Muller notes the background in Calvin for the covenant of works such as the relationship between the natural order and God's good pleasure. In this he points to Bierma and Lillback's interpretations of Calvin. Bierma points to Calvin's use of the right of creation. And Lillback focuses on Calvin's use of the legal relationship between God and Adam, the sacramental aspect of the tree of life, etc. (182). In these points Muller finds consistency between Calvin and the later Reformed tradition on the covenant of works. Torrance does not see this because he overemphasizes Calvin's views on God's grace before the fall and minimizes Calvin's view of Adam's responsibility to God's law.

Muller concludes by showing that the covenant of works actually supports the doctrines of grace and justification. First he notes Witsius's polemic against an opponent who claimed that Adam did not need law before the fall. Next we are lead to see that the law continues its binding force even after the fall. By implication its binding force continues for sinners both before and after grace. On this assumption, it is necessary for Christ to obey the law perfectly on behalf of sinners and to bear their wrath for breaking the law. Therefore, the covenant of works and the continuing validity of the law, rather than producing legalism, actually support the gracious nature of the covenant of grace.

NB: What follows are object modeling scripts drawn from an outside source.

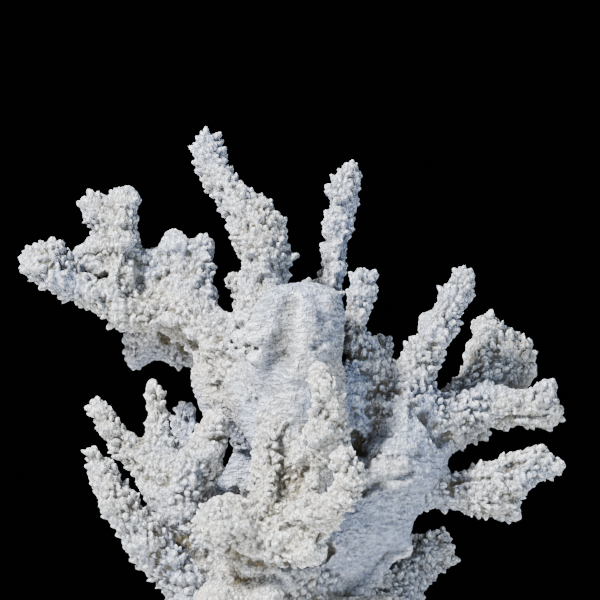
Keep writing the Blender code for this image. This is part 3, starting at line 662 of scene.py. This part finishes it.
def front_pushed(stage, points, normals):
    """Push the skin out along the front's ridges and in along its grooves. A line's push is
    (1 - (gap / width)^2)^2, and it fades where the skin turns away from the front."""
    nearer = stage.camera_distance / (stage.camera_distance + points[:, 1])
    seen = np.stack([points[:, 0] * nearer,
                     stage.view_height + (points[:, 2] - stage.view_height) * nearer], 1)
    waver = Scatter(colony_box(), WAVER_SIZE, SEEDS["waver"])
    seen += (waver.smooth(points) * WAVER_HEIGHT)[:, None]
    facing = smooth_step(-normals[:, 1], 0.0, 0.4)
    push = np.zeros(len(points))
    for height, furthest, line in FRONT_LINES:
        line = np.array(line, float) * MM
        touched = np.flatnonzero((points[:, 1] < furthest * MM) & (facing > 0))
        share = np.zeros(len(touched))
        for start, end in zip(line[:-1], line[1:]):
            along = end[:2] - start[:2]
            offset = seen[touched] - start[:2]
            t = np.clip(offset @ along / (along @ along), 0, 1)
            gap = np.linalg.norm(offset - t[:, None] * along, axis=1)
            width = start[2] + t * (end[2] - start[2])
            share = np.maximum(share, np.clip(1 - (gap / width)**2, 0, 1)**2)
        push[touched] += height * MM * share * facing[touched]
    return points + normals * push[:, None]


def dress_surface(form, stage, field, points, quads):
    """Raise the swells, warts and grains, and note what the material needs at each point.
    Everything is pushed along the normals, and the spikes also lean the way their limb grows.
    Spikes and lumps fade between the patches of warts and where there is little room."""
    normals = vertex_normals(points, quads)
    points = front_pushed(stage, points, normals)
    normals = vertex_normals(points, quads)
    traits = field.read(field.traits, points) / field.read(field.weight, points)[:, None]
    warts, tone, way = traits[:, 0], traits[:, 1], traits[:, 2:]
    way /= np.maximum(np.linalg.norm(way, axis=1), 1e-9)[:, None]

    box = colony_box()
    swells = Scatter(box, form.swell_size, SEEDS["swells"])
    patches = Scatter(box, form.swell_size * PATCH_SHARE, SEEDS["patches"])
    variety = Scatter(box, form.swell_size * VARIETY_SHARE, SEEDS["variety"])
    ledges = Scatter(box, form.ledge_size, SEEDS["ledges"], squash=LEDGE_SQUASH)
    bumps = Scatter(box, form.bump_size, SEEDS["bumps"])
    spikes = Scatter(box, form.spike_size, SEEDS["spikes"])
    lumps = Scatter(box, form.lump_size, SEEDS["lumps"])
    grains = Scatter(box, form.grain_size, SEEDS["grains"])

    ahead = points + normals * ROOM_AHEAD
    room = np.clip(field.read(field.distance, ahead) / ROOM_AHEAD, 0, 1)
    clear_of_foot = smooth_step(points[:, 2], *FOOT_FADE)
    swell = swells.smooth(points) * form.swell_height * (0.55 + 0.45 * warts)
    patchy = smooth_step(warts + 0.25 * patches.smooth(points), 0.15, 0.75)
    varied = 0.8 + 0.55 * variety.smooth(points)
    strength = patchy * varied * (0.3 + 0.7 * room)
    spike = spikes.knobs(points, *SPIKE_SHAPE)
    lump = lumps.knobs(points, *LUMP_SHAPE)
    grain = grains.knobs(points, *GRAIN_SHAPE)
    ledge = ledges.smooth(points) * (1 - np.abs(normals[:, 2]))
    lean = normals + way * (0.6 * warts)[:, None]
    lean /= np.linalg.norm(lean, axis=1)[:, None]

    outward = swell + (lump - 0.45) * form.lump_height * strength
    outward += ledge * form.ledge_height * smooth_step(warts, 0.1, 0.7)
    outward += bumps.smooth(points) * form.bump_height * (0.4 + 0.6 * warts)
    outward += grain * form.grain_height * (0.8 + 0.2 * warts)
    moved = points + normals * (outward * clear_of_foot)[:, None]
    moved += lean * (spike * form.spike_height * strength * clear_of_foot)[:, None]
    moved[:, 2] = np.maximum(moved[:, 2], 0)
    moved[points[:, 2] < FOOT_EDGE, 2] = 0
    narrow, wide = hollowness(moved, quads, vertex_normals(moved, quads), HOLLOW_ROUNDS)
    marks = {"sunk": np.clip(0.5 + narrow / HOLLOW_DEPTHS[0], 0, 1),
             "deep": np.clip(0.5 + wide / HOLLOW_DEPTHS[1], 0, 1),
             "room": room, "tone": np.clip(tone, 0, 1), "warty": np.clip(warts, 0, 1)}
    return moved, marks


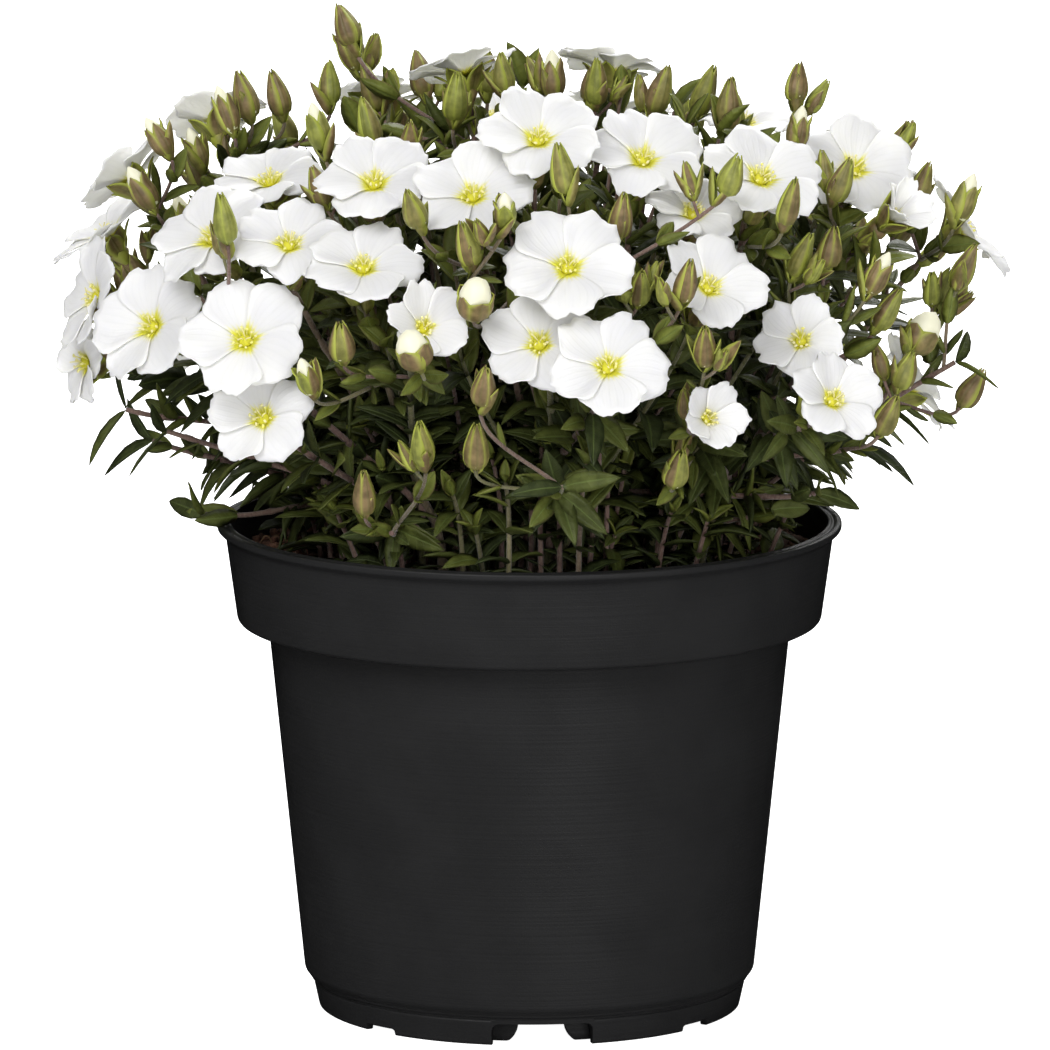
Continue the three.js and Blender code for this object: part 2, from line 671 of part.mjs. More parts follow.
function makePot() {
  const shell = turned([
    [0, FLOOR.under],
    [SKIRT.footRadius - SKIRT.width, FLOOR.under],
    [SKIRT.footRadius - SKIRT.width, 0],
    [SKIRT.footRadius, 0],
    [SKIRT.topRadius, SKIRT.top],
    [BODY.footRadius, BODY.foot],
    [BODY.topRadius, BAND.foot],
    [BAND.footRadius, BAND.foot],
    [BAND.topRadius, POT_HEIGHT - LIP.height],
    [LIP.radius, POT_HEIGHT - LIP.height],
    [LIP.radius, POT_HEIGHT],
    [BAND.topRadius - WALL, POT_HEIGHT],
    [BAND.footRadius - WALL, BAND.foot + WALL],
    [BODY.topRadius - WALL, BAND.foot + WALL],
    [BODY.footRadius - WALL, FLOOR.top],
    [0, FLOOR.top],
  ]);
  const ring = turned([
    [INNER_RING.inner, INNER_RING.foot],
    [INNER_RING.outer, INNER_RING.foot],
    [INNER_RING.outer, (FLOOR.under + FLOOR.top) / 2],
    [INNER_RING.inner, (FLOOR.under + FLOOR.top) / 2],
    [INNER_RING.inner, INNER_RING.foot],
  ]);
  const arch = new THREE.Shape();
  arch.moveTo(-ARCH.width / 2 - 0.4, -1);
  arch.lineTo(-ARCH.width / 2 + 0.2, ARCH.height - ARCH.corner);
  arch.quadraticCurveTo(-ARCH.width / 2 + 0.3, ARCH.height, -ARCH.width / 2 + ARCH.corner, ARCH.height);
  arch.lineTo(ARCH.width / 2 - ARCH.corner, ARCH.height);
  arch.quadraticCurveTo(ARCH.width / 2 - 0.3, ARCH.height, ARCH.width / 2 - 0.2, ARCH.height - ARCH.corner);
  arch.lineTo(ARCH.width / 2 + 0.4, -1);
  arch.closePath();
  const gate = new THREE.Shape();
  gate.moveTo(-ARCH.gate / 2 - ARCH.flare, -0.1);
  gate.quadraticCurveTo(-ARCH.gate / 2 - 0.6, 1.2, -ARCH.gate / 2, ARCH.height);
  gate.lineTo(ARCH.gate / 2, ARCH.height);
  gate.quadraticCurveTo(ARCH.gate / 2 + 0.6, 1.2, ARCH.gate / 2 + ARCH.flare, -0.1);
  gate.closePath();
  const small = new THREE.Shape();
  small.moveTo(-SMALL_NOTCH.width / 2, -1);
  small.lineTo(-SMALL_NOTCH.width / 2, SMALL_NOTCH.height);
  small.lineTo(SMALL_NOTCH.width / 2, SMALL_NOTCH.height);
  small.lineTo(SMALL_NOTCH.width / 2, -1);
  small.closePath();
  const inside = SKIRT.footRadius - SKIRT.width - 0.8;
  const outside = SKIRT.topRadius + 1;
  const cuts = ARCH.azimuths.flatMap((azimuth) => [
    radialBar(arch, azimuth, inside, outside),
    radialBar(gate, azimuth, INNER_RING.inner - 2, inside),
  ]);
  cuts.push(...SMALL_NOTCH.azimuths.map((azimuth) => radialBar(small, azimuth, inside, outside)));
  for (let step = 0; step < DRAIN_HOLES.count; step += 1) {
    const turn = (2 * Math.PI * (step + 0.5)) / DRAIN_HOLES.count;
    cuts.push(upright(DRAIN_HOLES.radius, FLOOR.under - 1, FLOOR.top + 1, DRAIN_HOLES.sides,
      DRAIN_HOLES.circle * Math.cos(turn), DRAIN_HOLES.circle * Math.sin(turn)));
  }
  return cuts.reduce((pot, cut) => pot.subtract(cut), shell.add(ring));
}

// The mix's uneven top: low humps by a formula, the same at every joint of the faces
function soilHeight(x, y) {
  const humps = Math.sin(x / SOIL.humps) * Math.cos(y / SOIL.humps) + 0.6 * Math.sin((x + 2 * y) / 9.0);
  return SOIL.top + SOIL.relief * humps;
}

function makeSoil(feet) {
  const ledge = BAND.foot + WALL + SOIL.gap;
  const slope = (BAND.topRadius - BAND.footRadius) / (POT_HEIGHT - LIP.height - BAND.foot);
  const edge = BAND.footRadius - WALL - SOIL.gap + slope * (SOIL.top - SOIL.rimDrop - ledge);
  const geometry = turnedGeometry([
    [0, FLOOR.top + SOIL.gap],
    [BODY.footRadius - WALL - SOIL.gap, FLOOR.top + SOIL.gap],
    [BODY.topRadius - WALL - SOIL.gap, ledge],
    [BAND.footRadius - WALL - SOIL.gap - 0.2, ledge],
    [edge - 0.2, SOIL.top - SOIL.rimDrop],
    ...SOIL.radii.toReversed().map((radius) => [radius, SOIL.top]),
    [0, SOIL.top],
  ]);
  const places = geometry.attributes.position;
  for (let index = 0; index < places.count; index += 1) {
    const height = soilHeight(places.getX(index), places.getY(index));
    if (places.getZ(index) > SOIL.top - 0.5) places.setZ(index, height);
  }
  const radius = LEADER.radius + STEM_HOLE.gap;
  const [low, high] = [SOIL.top - STEM_HOLE.depth, SOIL.top + 4];
  const holes = feet.map((foot) => upright(radius, low, high, STEM_HOLE.sides, foot.x, foot.y));
  return holes.reduce((soil, hole) => soil.subtract(hole), toSolid(geometry));
}

// One corolla: round the edge a notch and two shoulders to a petal, and the raised yellow middle
function makeCorolla(bloom) {
  const ring = (parts, turns, under) => turns.map((turn, step) => {
    const curve = petalCurve(bloom, parts[step % parts.length]);
    const out = curve.out * bloom.petal + (under ? PETAL_THICK * Math.sin(curve.slope) : 0);
    const height = curve.height * bloom.petal - (under ? PETAL_THICK * Math.cos(curve.slope) : 0);
    return inBloom(bloom, out, bloom.turn + turn, height);
  });
  const evenly = (count) => Array.from({ length: count }, (_, step) => (2 * Math.PI * step) / count);
  const edgeTurns = evenly(5).flatMap((turn) => [0, 0.3, 0.7].map((part) => turn + (part * 2 * Math.PI) / 5));
  const edgeParts = bloom.waves.map((wave, step) => (step % 3 ? 1 : 0.84) + wave);
  return lofted([
    [inBloom(bloom, 0, 0, 1.5)],
    ring([0.24], evenly(5), false),
    ring([0.62], evenly(10), false),
    ring(edgeParts, edgeTurns, false),
    ring(edgeParts, edgeTurns, true),
    ring([0.62], evenly(10), true),
    [inBloom(bloom, 0, 0, -0.9)],
  ]);
}

// A ring of places round a middle, on the plane of two directions, with one radius or several in turn
function ringOf(middle, [first, second], radii, count) {
  return Array.from({ length: count }, (_, step) => {
    const turn = (2 * Math.PI * step) / count;
    const radius = radii[step % radii.length];
    return middle.clone()
      .addScaledVector(first, radius * Math.cos(turn))
      .addScaledVector(second, radius * Math.sin(turn));
  });
}

// The faces between two rings that may differ in number; a ring of one place is a tip
function stitched(low, high) {
  const faces = [];
  let lowStep = 0;
  let highStep = 0;
  const lowTurns = low.length > 1 ? low.length : 0;
  const highTurns = high.length > 1 ? high.length : 0;
  while (lowStep < lowTurns || highStep < highTurns) {
    const lowFirst = (lowStep + 1) / lowTurns <= (highStep + 1) / highTurns;
    const lowNext = lowStep < lowTurns && (highStep >= highTurns || lowFirst);
    const from = low[lowStep % low.length];
    const to = high[highStep % high.length];
    if (lowNext) {
      faces.push([from, low[(lowStep + 1) % low.length], to]);
      lowStep += 1;
    } else {
      faces.push([from, high[(highStep + 1) % high.length], to]);
      highStep += 1;
    }
  }
  return faces;
}

// A closed solid through rings of places, from tip to tip
function lofted(rings) {
  const places = rings.flat();
  let count = 0;
  const indices = rings.map((ring) => ring.map(() => count++));
  const faces = [];
  for (let step = 0; step + 1 < indices.length; step += 1) {
    faces.push(...stitched(indices[step], indices[step + 1]));
  }
  return toSolid(fromFaces(places, faces));
}

// The rings of a rod along a path: its sideways directions are carried on from station to station
function rodRings(points, stations, radii, sides) {
  let frame = null;
  return stations.map((index, order) => {
    const ahead = points[Math.min(index + 1, points.length - 1)];
    const behind = points[Math.max(index - 1, 0)];
    const along = ahead.clone().sub(behind).normalize();
    const first = frame ? frame[0].clone() : sideways(along)[0];
    first.addScaledVector(along, -first.dot(along)).normalize();
    frame = [first, along.clone().cross(first).normalize()];
    const radius = mixed(radii[0], radii[1], order / (stations.length - 1));
    return { middle: points[index], frame, ring: ringOf(points[index], frame, [radius], sides) };
  });
}

// Where a branch or stalk starts, behind the middle line of the stem that it springs from
function rooted(points) {
  const way = points[1].clone().sub(points[0]).normalize();
  return points[0].clone().addScaledVector(way, -ROOT.behind);
}

// A stem that ends in a leafy tip, or opens into the cup of five pointed sepals under a bloom
function makeStem(stem) {
  const { sides } = stem.leads ? LEADER : STEM;
  const rings = rodRings(stem.points, stem.stations, [stem.radius, STEM.radius], sides);
  const { middle, frame } = rings.at(-1);
  const solid = [[stem.leads ? stem.points[0] : rooted(stem.points)], ...rings.map((each) => each.ring)];
  if (stem.bloom) {
    const seat = stem.bloom.middle.clone().addScaledVector(stem.bloom.axis, -SEAT);
    solid.push(ringOf(seat, [stem.bloom.across, stem.bloom.along], [CALYX.tip, CALYX.notch], 10), [seat]);
  } else {
    solid.push([middle.clone().addScaledVector(frame[0].clone().cross(frame[1]), STEM.radius)]);
  }
  return lofted(solid);
}

// A bud on its stalk: five-sided, widest low down and drawn to a point
function makeBud(stalk) {
  const { bud } = stalk;
  const start = rooted(stalk.points);
  const neck = stalk.points.at(-1);
  const way = neck.clone().sub(start).normalize();
  const points = [start, start.clone().addScaledVector(way, ROOT.neck), neck];
  const rings = rodRings(points, STALK.stations, [STALK.radius, STALK.radius], STALK.sides);
  const belly = bud.middle.clone().addScaledVector(bud.axis, -bud.length * 0.2);
  const tip = bud.middle.clone().addScaledVector(bud.axis, bud.length * (bud.open > 1 ? 0.4 : 0.5));
  return lofted([
    [start], ...rings.map((each) => each.ring), ringOf(belly, rings.at(-1).frame, [bud.radius], 5), [tip],
  ]);
}

// A lance-shaped leaf, bent over where it is widest, flat above, with a keel for its midrib below
function makeBlade(leaf) {
  const middle = leaf.way(LEAF.widest);
  const ahead = leaf.way(1).sub(leaf.way(0));
  const across = leaf.along.clone().cross(leaf.side).normalize();
  const keel = across.clone().cross(ahead).normalize();
  const ring = [
    middle.clone().addScaledVector(across, leaf.width / 2),
    middle.clone().addScaledVector(across, -leaf.width / 2),
    middle.clone().addScaledVector(keel, -LEAF.thick),
  ];
  return lofted([[leaf.way(-LEAF.behind)], ring, [leaf.way(1)]]);
}

function makeLeafyStem(owner, stems, stalks, leaves) {
  const own = (list) => list.filter((each) => each.owner === owner);
  return joined([...own(stems).map(makeStem), ...own(stalks).map(makeBud), ...own(leaves).map(makeBlade)]);
}

const MATERIALS = {
  pot: new THREE.MeshStandardMaterial({ color: 0x242425, roughness: 0.42, metalness: 0 }),
  soil: new THREE.MeshStandardMaterial({ color: 0x3b2219, roughness: 0.95, metalness: 0 }),
  foliage: new THREE.MeshStandardMaterial({ color: 0x4c5a2c, roughness: 0.6, metalness: 0 }),
  bloom: new THREE.MeshStandardMaterial({ color: 0xf6f6f2, roughness: 0.55, metalness: 0 }),
};

function addPart(group, name, solid, material) {
  const mesh = new THREE.Mesh(toGeometry(solid), material);
  mesh.name = name;
  group.add(mesh);
}

function numbered(name, index) {
  return `${name}_${String(index + 1).padStart(2, "0")}`;
}

function makePlant() {
  const group = new THREE.Group();
  const blooms = placeBlooms();
  const buds = placeBuds(blooms);
  const tufts = placeTufts();
  const feet = placeFeet();
  const stems = growStems(feet, blooms, tufts, buds);
  const stalks = growStalks(stems, blooms, buds);
  const leaves = growLeaves(stems, stalks, blooms, buds);
  addPart(group, "pot", makePot(), MATERIALS.pot);
  addPart(group, "soil", makeSoil(feet), MATERIALS.soil);
  feet.forEach((_, owner) => {
    const solid = makeLeafyStem(owner, stems, stalks, leaves);
    addPart(group, numbered("leafy_stem", owner), solid, MATERIALS.foliage);
  });
  blooms.forEach((bloom, index) => {
    addPart(group, numbered("bloom", index), makeCorolla(bloom), MATERIALS.bloom);
  });
  return group;
}

export default makePlant();
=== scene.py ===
"""A potted mountain sandwort in bloom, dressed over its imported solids.

Lengths here are millimetres, and each mesh is scaled to metres when it is made. +Z is up, -Y is the
side that is looked at, and the origin is the middle of the circle that the pot's foot stands on.
The first half repeats the rule that places the solids' blooms, buds, stems and leaves, with the same
seed and the same order of draws, so that every fine piece lies where its solid is. The second half
gives each of them its real surface.
"""
from types import SimpleNamespace

import bmesh
import bpy
import numpy as np
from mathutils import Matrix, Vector


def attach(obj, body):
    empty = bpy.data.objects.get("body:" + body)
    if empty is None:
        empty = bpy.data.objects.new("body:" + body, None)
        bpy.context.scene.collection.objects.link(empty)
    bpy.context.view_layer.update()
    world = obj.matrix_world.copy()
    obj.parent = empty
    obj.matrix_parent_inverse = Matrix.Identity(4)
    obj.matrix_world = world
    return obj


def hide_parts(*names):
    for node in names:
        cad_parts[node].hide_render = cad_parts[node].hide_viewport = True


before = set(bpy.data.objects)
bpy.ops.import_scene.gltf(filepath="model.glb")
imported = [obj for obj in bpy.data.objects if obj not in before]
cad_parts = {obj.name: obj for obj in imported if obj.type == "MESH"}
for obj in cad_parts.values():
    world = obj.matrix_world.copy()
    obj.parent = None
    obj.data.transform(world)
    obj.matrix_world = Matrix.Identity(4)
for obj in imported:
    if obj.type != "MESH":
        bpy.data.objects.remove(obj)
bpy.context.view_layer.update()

# Pot: the standard 12 cm size
WALL = 1.1
POT_HEIGHT = 94.5
LIP_RADIUS = 60.0
LIP_HEIGHT = 2.4
BAND_TOP_RADIUS = 58.4
BAND_FOOT_RADIUS = 56.1
BAND_FOOT = 75.3
BODY_TOP_RADIUS = 50.3
BODY_FOOT_RADIUS = 43.4
BODY_FOOT = 7.4
SKIRT_TOP_RADIUS = 41.8
SKIRT_TOP = 5.4
SKIRT_FOOT_RADIUS = 40.6
SKIRT_WIDTH = 1.5
FLOOR_UNDER = 4.4
FLOOR_TOP = 5.6
INNER_RING_OUTER = 37.6
INNER_RING_INNER = 36.2
INNER_RING_FOOT = 0.3
ARCH_AZIMUTHS = (3.5, 183.5)
ARCH_WIDTH = 19.3
ARCH_HEIGHT = 4.3
ARCH_CORNER = 1.6
GATE_WIDTH = 8.7
GATE_FLARE = 3.2
NOTCH_AZIMUTHS = (-44.5, 51.5, 135.5, 231.5)
NOTCH_WIDTH = 7.6
NOTCH_HEIGHT = 1.2
DRAIN_HOLES = 6
DRAIN_RADIUS = 4.0
DRAIN_CIRCLE = 24.0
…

Muller's book is well worth reading for anyone interested in the history of Reformed theology and for clarity on numerous issues in its theological heritage. He also helps us to see the vital aspects of Reformed Scholasticism at various points. Finally, with the glaring exception of his understanding of the Reformers's views on inspiration, this book is a clear refutation in certain areas of the older scholarship, which sought to drive a wedge between Calvin and Reformed Scholasticism. To the extent that that wedge is forged in similar ways by those professing to be Reformed and Orthodox, it is a useful remedy to their misapprehensions. We can only wish that, like Muller's The Unaccomodated Calvin, this volume might soon be available in paperback and thereby find a wider audience.